Keeping true to my fashionable self, I’ve arrived late to the party. A brief recap for those who have been living on Mars, or who are too concerned with other more important things (but we’ll get to that): Miley Cyrus has been getting progressively provocative in the past year, culminating (so far) in a performance at this week’s MTV Video Music Awards that has touched off a firestorm of commentary. The ensuing conversations have touched on a variety of narratives: Miley is out of control, music is becoming morally bankrupt, pop stars have become empty vessels for sheer commerce, and the cultural relevance of twerking (and debates over what exactly it is), dominate the unfiltered screaming hall that the Internet has become.
In the past few days, especially after the Obama administration’s announcement of an impending military strike against Syria, a new voice has pushed its way to the front risers: why are we even talking about this? How has this become the dominant cultural conversation? Why does our mainstream media push this story as aggressively as they do? The truth, as usual, is kind of simple and kind of sad.
We have no one to blame but ourselves. As the gatekeepers of media crumbled, following the rise of Napster, which arguably shoved American culture into its current form (ultra-customizable, fast, and cheap), we became more and more spoiled, more and more insistent that as consumers, we had the high ground. It wasn’t enough that our parents were gone, now we needed our own, personally-curated party experience. Nothing else would do. The media, and by association artists (because much as we’d like to pretend, artists ARE the media) bowed to the pressure, thoroughly cowed by a new technologically savvy customer base that didn’t really care what they got as long as it was delivered in the method they wanted.
We grew lazy, made fat by our own appetites for novelty and spoiled by our indulgent corporate parents. They fed us a never-ending diet of memes, high concept films, glossy and pre-packaged pop stars and rappers that were barely distinguishable from one another. The crushing blow delivered to the CD industry by Napster turned out to be a blessing in disguise: without the need for album sales, there was no reason to treat signed musicians as anything more than a hype investment: interchangeable parts for use in the groaning arena performance machine. All the gatekeepers had to do now was keep an ear to the ground and adjust the pitch accordingly, which wasn’t hard, since we had long since taken to various social media platforms to register our every thought and whim in the most public manner possible.

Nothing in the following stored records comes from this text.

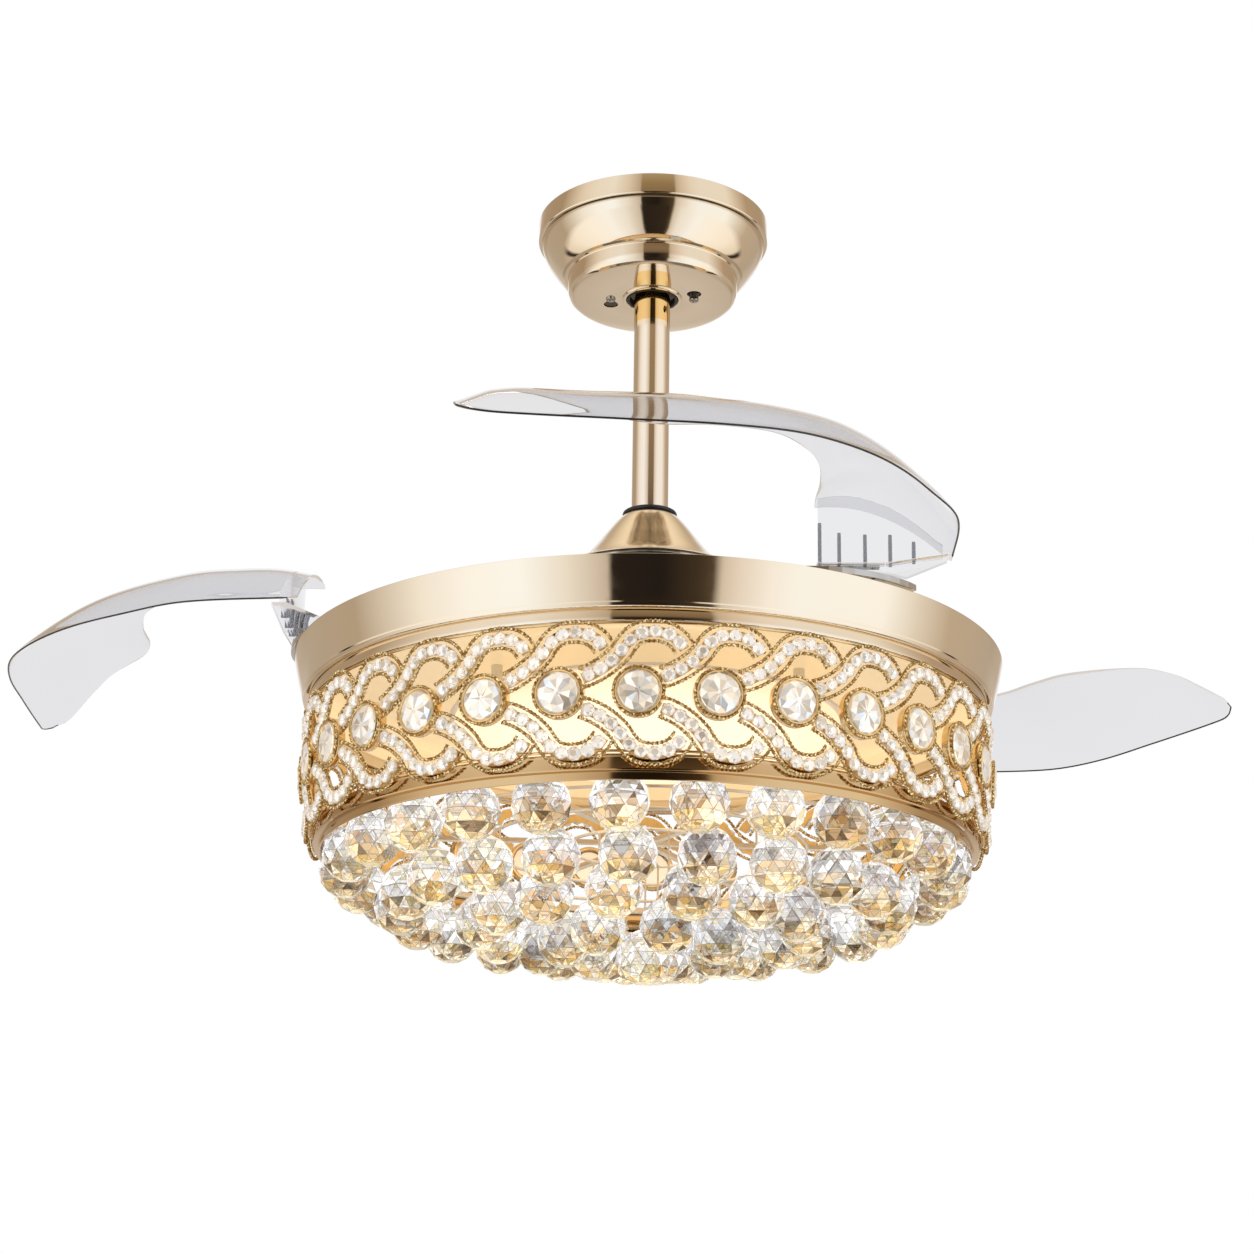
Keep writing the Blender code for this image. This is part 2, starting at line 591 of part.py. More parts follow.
keep(hanger_bracket(), "zinc")
keep(block("receiver", (-35, 35), (33, 59), (-20.9, -2.8)), "white")
keep(canopy(), "gold")
keep(lathe("canopy_trim_ring", [(20.6, -56.2), (20.6, -58.8), (22.2, -58.8), (22.2, -60.2), (21.2, -61), (19.2, -61), (19.2, -56.2)], 24, ring=True), "gold")
keep(lathe("canopy_grommet", [(18.9, -55.8), (18.9, -61.4), (16.6, -61.4), (16.6, -55.8)], 24, ring=True), "black")
keep(canopy_screw("canopy_screw_left", -SCREW_X), "gold")
keep(canopy_screw("canopy_screw_right", SCREW_X), "gold")

keep(hanger_ball(), "grey", SWING)
keep(rod("downrod_cross_pin", PIN_R, -20.5, 20.5, x=0, y=BALL_Z, sides=16, axis="X"), "steel", SWING)
keep(downrod(), "gold", SWING)
keep(motor_lead(), "black", SWING)
keep(lathe("rubber_ring", [(17.8, D(122)), (19.6, D(121.2)), (19.6, D(119.9)), (18.8, D(119.1)), (13.8, D(119.1)), (13.8, D(122))], 24, ring=True), "black", SWING)
keep(coupling_cover(), "gold", SWING)
keep(yoke(), "steel", SWING)
keep(rod("yoke_pin", PIN_R, -23, 23, x=0, y=YOKE_PIN_Z, sides=16, axis="X"), "steel", SWING)
keep(rod("yoke_set_screw", 2.1, 13.7, 22, x=0, y=D(98), sides=12, axis="Y"), "steel", SWING)
keep(lathe("motor_shaft", [(SHAFT_R, D(77)), (SHAFT_R, D(-22)), (SHAFT_BORE, D(-22)), (SHAFT_BORE, D(77))], 28, ring=True), "steel", SWING)
keep(stator(), "steel", SWING)
keep(lathe("upper_bearing", [(17, D(63.5)), (17, D(55)), (8.8, D(55)), (8.8, D(63.5))], 24, ring=True), "steel", SWING)
keep(lathe("lower_bearing", [(17, D(20)), (17, D(11.6)), (8.8, D(11.6)), (8.8, D(20))], 24, ring=True), "steel", SWING)

pan = lathe("top_pan", [(235.8, D(-12)), (235.8, D(-31)), (233.8, D(-31)), (233.8, D(-14)), (8.9, D(-14)), (8.9, D(-12))], 48, ring=True)
keep(pan, "gold", SWING)
rim = lathe("rim_ring", [(RIM_R, D(0)), (246.6, D(-15)), (RIM_LOW_R, D(-RIM_H)), (RIM_LOW_R, D(-32.3)), (236.4, D(-32.3)), (236.4, D(-30)), (239.8, D(-29.4)),
                         (248.0, D(0))], 48, ring=True)
keep(rim, "gold", SWING)
keep(lathe("upper_ring", [(238.4, D(-32.6)), (238.4, D(-40)), (233.4, D(-40)), (233.4, D(-32.6))], 40, ring=True), "gold", SWING)
keep(filigree_band(), "gold", SWING)
keep(lathe("lower_ring", [(231, D(-124)), (231, D(-133.5)), (226.5, D(-134)), (226.5, D(-139.5)), (225.3, D(-139.5)), (222.8, D(-134)), (222.8, D(-124))], 40, ring=True), "gold", SWING)
keep(block("led_driver", (-45, 45), (37.6, 82.6), (D(-34), D(-14.3))), "white", SWING)
board = rod("led_board", 140, D(-38), D(-36), sides=36)
for k in range(3):
    px, py = polar(120, -30 + 120 * k)
    board = add(board, rod("post", 4, D(-37), D(-14.3), px, py, 8))
keep(board, "white", SWING)
keep(lathe("led_lens", [(0, D(-38.3)), (136, D(-38.3)), (136, D(-44)), (130, D(-46.5)), (0, D(-47.5))], 36), "warm", SWING)
nut = cut(rod("lamp_nut", 14, D(-20.5), D(-14.3), sides=6), rod("c", SHAFT_R + GAP, D(-30), D(0), sides=28))
keep(nut, "steel", SWING)
keep(crystal_frame(), "gold", SWING)
for k, (count, r, z, start) in enumerate(RINGS):
    keep(crystal_ring(f"crystal_ring_{k + 1}", count, r, z, start, CENTRE_BALL_Z if k == 3 else None), "crystal", SWING)

top = lathe("rotor_top_cover", [(12, D(66)), (21, D(66)), (23, D(56)), (HOUSING_R, D(50)), (HOUSING_R, D(36)), (FLANGE_R, D(35.5)), (FLANGE_R, D(32.8)),
                                (68.4, D(32.8)), (68.4, D(47)), (17.3, D(53.2)), (17.3, D(64)), (12, D(64))], 28, ring=True)
keep(top, "grey", (0, 0, 0))
low = lathe("rotor_bottom_cover", [(FLANGE_R, D(32.5)), (FLANGE_R, D(29.8)), (HOUSING_R, D(29.5)), (HOUSING_R, D(-1.7)), (12, D(-1.7)), (12, D(11.2)), (17.3, D(11.2)),
                                   (17.3, D(20.5)), (21, D(20.5)), (21, D(1.7)), (68.4, D(1.7)), (68.4, D(32.5))], 28, ring=True)
keep(low, "grey", (0, 0, 0))
keep(lathe("magnet_ring", [(MAGNET_R[1], D(46)), (MAGNET_R[1], D(22)), (MAGNET_R[0], D(22)), (MAGNET_R[0], D(46))], 28, ring=True), "magnet", (0, 0, 0))
disc = rod("blade_disc", DISC_R, D(DISC_Z[0]), D(DISC_Z[1]), sides=40)
holes = [rod("c", 30, D(-15), D(20), sides=20)]
for k in range(3):
    px, py = polar(130, -51.3 + 60 + 120 * k)
    holes.append(rod("c", 26, D(-15), D(20), px, py, 12))
keep(cut(disc, *holes), "steel", (0, 0, 0))

for k in (1, 2, 3):
    place = Matrix.Rotation(math.radians(BLADE_TURN[k]), 4, "Z")
    pivot = place @ Vector((PIVOT[0], PIVOT[1], 0))
    swing = place @ about(PIVOT, BLADE_OPEN[k])
    centre = (pivot.x, pivot.y, D(12))
    keep(move(pivot_shaft(f"pivot_shaft_{k}"), place), "steel", centre)
    keep(move(pivot_cap(f"pivot_cap_{k}"), place), "steel", centre)
    keep(move(return_spring(f"return_spring_{k}"), place), "steel", centre)
    keep(move(blade_holder(f"blade_holder_{k}"), swing), "grey", centre)
    keep(move(blade(f"blade_{k}"), swing), "clear", centre)
    keep(move(clamp_plate(f"blade_clamp_plate_{k}"), swing), "grey", centre)

# ---------------------------------------------------------------- axes of the joints
AXES = {
    "ball_tilt_axis": (SWING, ("hanger_ball", "downrod_cross_pin")),
    "rod_pin_axis": (SWING, ("downrod", "motor_lead", "rubber_ring", "coupling_cover", "yoke", "yoke_pin", "yoke_set_screw", "motor_shaft", "stator",
                             "upper_bearing", "lower_bearing", "top_pan", "rim_ring", "upper_ring", "filigree_band", "lower_ring", "led_driver",
                             "led_board", "led_lens", "lamp_nut", "crystal_frame") + tuple(f"crystal_ring_{k}" for k in range(1, 5))),
    "rotor_axis": ((0, 0, D(0)), ("rotor_top_cover", "rotor_bottom_cover", "magnet_ring", "blade_disc") + tuple(
        f"{part}_{k}" for part in ("pivot_shaft", "pivot_cap", "return_spring") for k in (1, 2, 3))),
}
for k in (1, 2, 3):
    p = Matrix.Rotation(math.radians(BLADE_TURN[k]), 4, "Z") @ Vector((PIVOT[0], PIVOT[1], 0))
    AXES[f"blade_pivot_axis_{k}"] = ((p.x, p.y, D(12)), (f"blade_holder_{k}", f"blade_{k}", f"blade_clamp_plate_{k}"))
for name, (spot, children) in AXES.items():
    empty = bpy.data.objects.new(name, None)
    empty.empty_display_size = 0.03
    empty.location = Vector(spot) * MM
    PART.objects.link(empty)
    for child in children:
        MADE[child].parent = empty
        MADE[child].matrix_parent_inverse = Matrix.Translation(-Vector(spot) * MM)
bpy.context.view_layer.update()
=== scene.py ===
"""Looks for the ceiling fan: finishes, turned trim, filigree, cut glass, clear blades, studio light and camera.

Sizes are in millimetres until they reach a mesh. zc is a height above the rim's top edge, which hangs DROP below the ceiling.
"""

import math
import random

import bmesh
import bpy
from mathutils import Matrix, Vector


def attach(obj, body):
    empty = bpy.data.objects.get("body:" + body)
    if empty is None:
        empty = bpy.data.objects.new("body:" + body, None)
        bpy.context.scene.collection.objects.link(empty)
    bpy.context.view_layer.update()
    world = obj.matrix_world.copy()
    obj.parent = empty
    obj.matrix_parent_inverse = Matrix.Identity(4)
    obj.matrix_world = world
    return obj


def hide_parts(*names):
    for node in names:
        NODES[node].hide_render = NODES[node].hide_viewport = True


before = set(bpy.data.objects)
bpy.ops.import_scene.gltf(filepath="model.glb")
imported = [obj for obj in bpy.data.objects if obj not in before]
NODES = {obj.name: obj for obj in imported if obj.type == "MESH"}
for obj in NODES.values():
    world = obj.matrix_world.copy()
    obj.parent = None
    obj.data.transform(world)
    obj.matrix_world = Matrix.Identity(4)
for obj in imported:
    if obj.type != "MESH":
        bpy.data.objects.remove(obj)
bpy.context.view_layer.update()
SCENE = bpy.context.scene
MM = 0.001
DROP = 353.0
RNG = random.Random(11)


def D(z):
    return z - DROP


# ---------------------------------------------------------------- materials


class Graph:
    """A short way to wire a node tree."""

    def __init__(self, tree):
        self.tree = tree
        tree.nodes.clear()

    def node(self, kind, inputs=None, **settings):
        n = self.tree.nodes.new(kind)
        for key, value in settings.items():
            setattr(n, key, value)
        for key, value in (inputs or {}).items():
            if isinstance(value, bpy.types.NodeSocket):
                self.tree.links.new(value, n.inputs[key])
            else:
                n.inputs[key].default_value = value
        return n

    def ramp(self, fac, stops, mode="LINEAR"):
        n = self.node("ShaderNodeValToRGB", {"Fac": fac})
        n.color_ramp.interpolation = mode
        e = n.color_ramp.elements
        while len(e) > 1:
            e.remove(e[-1])
        for i, (at, c) in enumerate(stops):
            c = (c, c, c) if isinstance(c, (int, float)) else c
            el = e[0] if i == 0 else e.new(at)
            el.position = at
            el.color = (*c, 1)
        return n.outputs["Color"]

    def span(self, value, a, b, lo, hi):
        return self.node("ShaderNodeMapRange", {"Value": value, "From Min": a, "From Max": b, "To Min": lo, "To Max": hi}).outputs["Result"]

    def mix(self, fac, a, b, blend="MIX"):
        n = self.node("ShaderNodeMix", data_type="RGBA", blend_type=blend)
        for i, value in ((0, fac), (6, a), (7, b)):
            if isinstance(value, bpy.types.NodeSocket):
                self.tree.links.new(value, n.inputs[i])
            else:
                n.inputs[i].default_value = value if i == 0 else (*value, 1)
        return n.outputs[2]


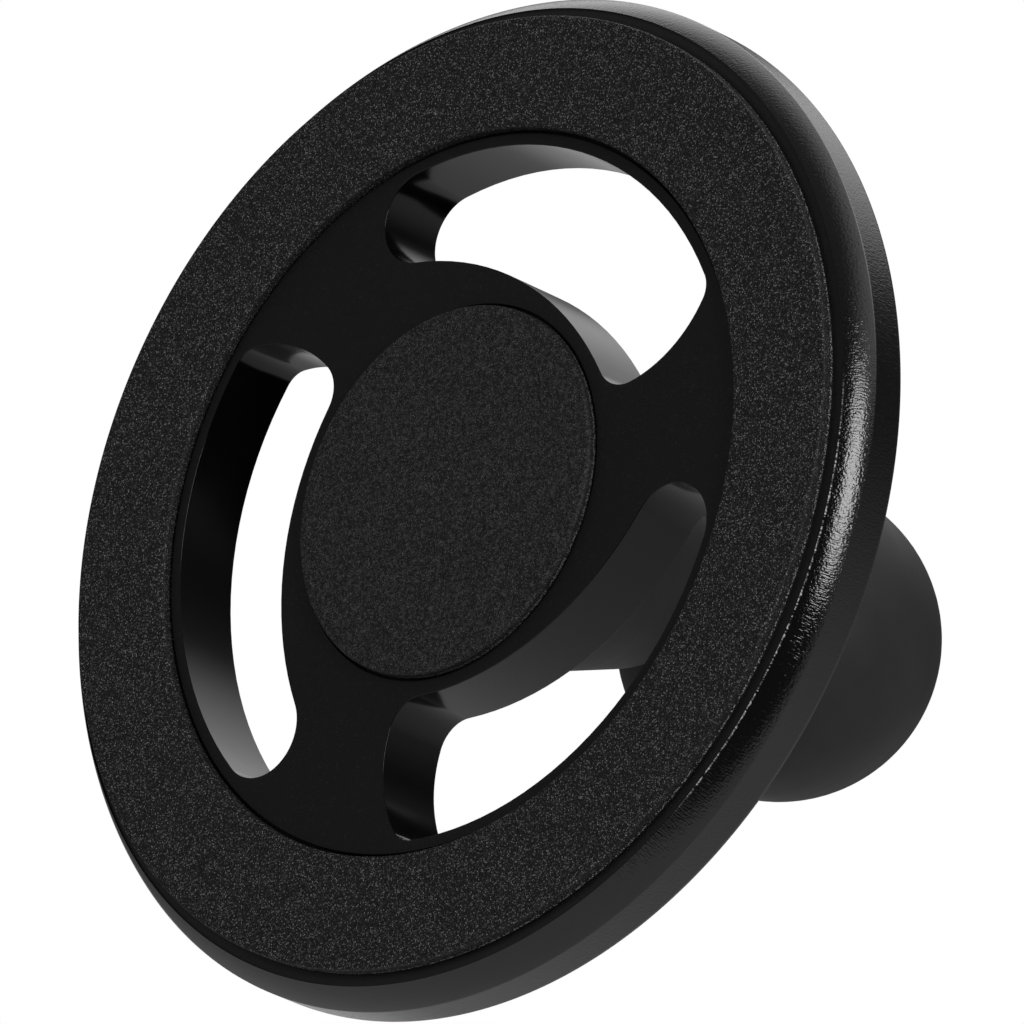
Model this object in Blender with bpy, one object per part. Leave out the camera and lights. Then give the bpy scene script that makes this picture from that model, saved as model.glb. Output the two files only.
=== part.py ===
"""A magnetic phone mount: a round plate with three swirling windows, a magnet ring
under a soft front pad, and a turned ball stud screwed to its back.

The frame is the ball's: the origin is the ball's centre, the disc's axis is Y, the
front that the phone sits on faces -Y, and Z is up. Sizes below are in millimetres.
"""

import bmesh
import bpy
from math import acos, atan2, ceil, cos, hypot, pi, radians, sin, sqrt, tan

MM = 0.001

# Ball stud
BALL_R = 8.5
STANDOFF = 22.0            # from the plate's back to the ball's centre
NECK_R = 3.6
NECK_LENGTH = 1.45
NECK_FILLET = 0.5
CONE_END_R = 4.78          # where the foot's cone turns in towards the neck
CONE_END_LENGTH = 1.39     # from there to the neck
CONE_END_ROUND = 6.0
STUD_FOOT_R = 7.8
STUD_FOOT_RIM = 0.3        # height of the foot's straight edge above the plate's back
STUD_BORE_TIP = 0.6        # room left past the screw's tip

# Centre pad and hub
CENTRE_PAD_R = 9.9
CENTRE_PAD_GAP = 0.15      # round the centre pad in its recess
HUB_WALL = 0.75            # between the centre pad's recess and the windows

# Windows, measured in the plane of the plate; angles run from +X towards +Z
WINDOW_COUNT = 3
WINDOW_WIDTH = 7.81        # radial, from the hub to the outer edge
SWIRL_R = 17.47            # the long inner edge, which swings out from the hub
SWIRL_ANGLE = 33.2         # where that edge comes nearest the axis
BULGE_R = 7.07             # the low end's side
BULGE_INSET = 3.88         # of its centre inside the windows' outer edge
BULGE_ANGLE = 40.4
HIGH_END_R = 2.51
HUB_CORNER_R = 1.91
RIM_CORNER_R = 1.4
EDGE_BREAK = 0.05          # chamfer along the windows' edges

# Front pads and their adhesive films
LEDGE_WIDTH = 0.63         # between the windows and the ring pad's seat
RING_PAD_WIDTH = 6.04
RING_PAD_INNER_GAP = 0.18
RING_PAD_OUTER_GAP = 0.63  # the seat's bare margin outside the pad
PAD_THICKNESS = 0.7
PAD_PROUD = 0.45           # how far the pads stand out of the web
PAD_OUTER_ROUND = 0.43
PAD_INNER_ROUND = 0.24
FILM_THICKNESS = 0.1
FILM_INSET = 0.25          # of each film inside its pad's edge

# Rim
LIP_HEIGHT = 0.13          # above the seat, at the seat's outer edge
SHOULDER_WIDTH = 0.95
SHOULDER_DROP = 1.47
SHOULDER_CROWN = 0.08
BACK_ROUND = 0.45
BACK_SKIN = 0.72           # behind the magnet channel

# Magnets and the steel ring behind them
MAGNET_COUNT = 18
MAGNET_WIDTH = 4.2
MAGNET_THICKNESS = 2.0
MAGNET_SPACING = 0.25      # between neighbours
MAGNET_GAP = 0.15          # to the channel's walls
BACKING_THICKNESS = 0.6

# Countersunk centre screw and its seat
SCREW_LENGTH = 12.0
SCREW_SHANK_R = 2.0
SCREW_HEAD_R = 4.0
SCREW_HEAD_EDGE = 0.3
SCREW_TIP_CHAMFER = 0.4
SOCKET_WIDTH = 2.5         # across flats
SOCKET_DEPTH = 1.3
SCREW_HEAD_GAP = 0.12
SCREW_HOLE_GAP = 0.25
SCREW_BORE_GAP = 0.1
REGISTER_DEPTH = 0.5       # the shallow recess that centres the stud's foot
REGISTER_GAP = 0.1

FACE_GAP = 0.05            # between stacked flat faces
CUT_OVERRUN = 0.3          # of a cutter past the faces that it cuts

# Facets
DISC_STEPS = 72
STUD_STEPS = 40
SCREW_STEPS = 24
MAGNET_STEPS = 4
BOW_STEPS = 4
FILLET_STEPS = 3
BALL_STEPS = 16
CHORD_ERROR = 0.015        # of the windows' arcs, in millimetres

# Radii that follow from the sizes above
CENTRE_SEAT_R = CENTRE_PAD_R + CENTRE_PAD_GAP
HUB_R = CENTRE_SEAT_R + HUB_WALL
WINDOW_OUTER_R = HUB_R + WINDOW_WIDTH
SEAT_INNER_R = WINDOW_OUTER_R + LEDGE_WIDTH
RING_PAD_INNER_R = SEAT_INNER_R + RING_PAD_INNER_GAP
RING_PAD_OUTER_R = RING_PAD_INNER_R + RING_PAD_WIDTH
SEAT_OUTER_R = RING_PAD_OUTER_R + RING_PAD_OUTER_GAP
SHOULDER_FOOT_R = SEAT_OUTER_R + SHOULDER_WIDTH
MAGNET_MID_R = (RING_PAD_INNER_R + RING_PAD_OUTER_R) / 2
MAGNET_INNER_R = MAGNET_MID_R - MAGNET_WIDTH / 2
MAGNET_OUTER_R = MAGNET_MID_R + MAGNET_WIDTH / 2
SCREW_HOLE_R = SCREW_SHANK_R + SCREW_HOLE_GAP
SCREW_BORE_R = SCREW_SHANK_R + SCREW_BORE_GAP
REGISTER_R = STUD_FOOT_R + REGISTER_GAP

# Places along Y, from the front face backwards, with the ball's centre at 0
SEAT_DEPTH = PAD_THICKNESS + FILM_THICKNESS + 2 * FACE_GAP - PAD_PROUD
CHANNEL_DEPTH = MAGNET_THICKNESS + BACKING_THICKNESS + 3 * FACE_GAP
Y_BACK = -STANDOFF
Y_CHANNEL = Y_BACK - BACK_SKIN
Y_SEAT = Y_CHANNEL - CHANNEL_DEPTH
Y_WEB = Y_SEAT - SEAT_DEPTH
Y_FACE = Y_WEB - PAD_PROUD
Y_FILM = Y_FACE + PAD_THICKNESS + FACE_GAP
Y_MAGNET = Y_SEAT + FACE_GAP
Y_BACKING = Y_MAGNET + MAGNET_THICKNESS + FACE_GAP
Y_SCREW = Y_SEAT + FACE_GAP
Y_REGISTER = Y_BACK - REGISTER_DEPTH
Y_STUD = Y_REGISTER + FACE_GAP


def clear_scene():
    for thing in list(bpy.data.objects):
        bpy.data.objects.remove(thing, do_unlink=True)


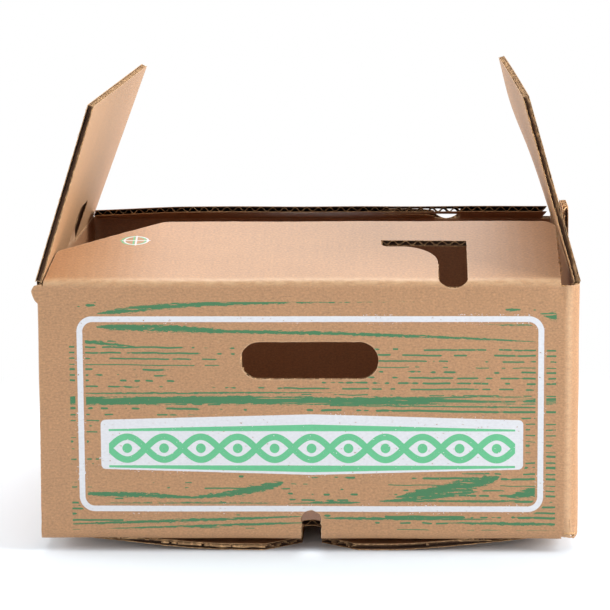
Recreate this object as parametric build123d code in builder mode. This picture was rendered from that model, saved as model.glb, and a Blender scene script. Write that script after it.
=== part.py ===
# Stackable corrugated tray box, standing open with its four top flaps sprung up.
# It is one folded and glued blank. The two side flaps swing on their scores, so each of
# them is a piece of its own here, and everything else is the body.
# X runs across the hand-hole panels and Y from front to back. The origin is on the surface
# that the box stands on, under the middle of its outline. Sizes are in millimetres.
import os
from math import ceil, cos, floor, hypot, pi, radians, sin, tan

from build123d import *

LEFT = FRONT = -1
RIGHT = REAR = 1

# Board
board = 4.2            # thickness, liner to liner
fold_radius = 5.0      # outside radius of a folded score
clearance = 0.3        # between pieces that move past each other

# Fluting, which runs up the walls and shows at the cut edges that cross it
liner = 0.4
flute_pitch = 8.2
medium = 0.35          # thickness of the wavy sheet between the two liners
flute_depth = 8.0      # how far in from a cut edge the gaps beside it go

# Box, measured over the outside of the board
box_width = 350.0
box_depth = 320.0
wall_height = 170.0    # an end panel's foot to its top score
sag = 8.4              # the closed bottom hangs this far below the end panels

# End panels, front and rear, which carry the hand holes
end_panel_left = {FRONT: -172.8, REAR: -170.0}     # the front one is a raw, lapped edge
end_panel_right = 164.0
hand_hole_length = 89.0
hand_hole_height = 24.5
hand_hole_x = 1.2
hand_hole_z = 118.8        # centre, above the panel's foot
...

This is the fallout of the Internet age: a young girl who was jammed into the Disney roster once she was barely out of puberty, has stripped off most of her clothing and paraded around the room like a child who just discovered her genitalia. The Miley Cyrus “fiasco” wasn’t shocking because of the skin showed, or the ersatz eroticism on display. It was shocking because it was so heartbreakingly cynical and transparent. Every move of Cyrus’ “transformation” has been calculated in order to mine the most clicks and shares. Camille Paglia wrote a great piece about Cyrus’ inability to understand the true value of sensuality and mystery, and while I’m inclined to agree with her outstanding piece for Time, I don’t even think Miley is in this for what she thinks amounts to an artistic evolution. It’s a business strategy. If a product becomes stale, change the name, change the box, change the color. In the age of social media, after all, the on thing an artist can always trade on is the inherent publicity produced via petty outrage.
By that same turn, the news outlets that reported on this shockingly dull spectacle and the ensuing wave of requisite pearl-clutching really don’t deserve the torches and pitchforks they’ve been fending off ever since CNN reported the Boston Marathon bombing 20 minutes after the story broke on Twitter. They’re just keeping up with our demands for up-to-the-minute, curated by the whims of the Internet, cultural osmosis. The fact that people are actually moaning about CNN reporting on this is both infuriating and sad: individuals don’t understand that they are the ones who forced the hands of legacy media institutions into reporting on crap stories, and they seem to not understand that in a world bombarded by electronic stimulus, the story you want is just around the corner. If Syria was really that important to you, you only have to click on the “world news” tab of any major media website. Or use google. Or go to r/worldnews. Or turn on MSNBC. The possibilities are endless, but we’ve grown so obese with entitlement that we can’t even be bothered to change the channel. We’re throwing tantrums because mom and dad caved to our wishes for an ice cream dinner, and now it’s making us sick.
It should be added that the upside of all this is a growing number of independent and underground art scenes that are putting out terrific and challenging work. Like every generation, the good stuff is out there, you just have to find it (it’s just that the likelihood of finding the good stuff without looking is dwindling more and more), and in a lot of cases, you have to pay for it. What a concept.
I’d like to say the denizens of the Internet have two choices, and then make a sanctimonious point about growing up and bettering your consumption habits, but the fact of the matter is, denizens of the Internet have all the choices in the world, they’re just liable to take the path of least resistance in almost every case, and then complain about it.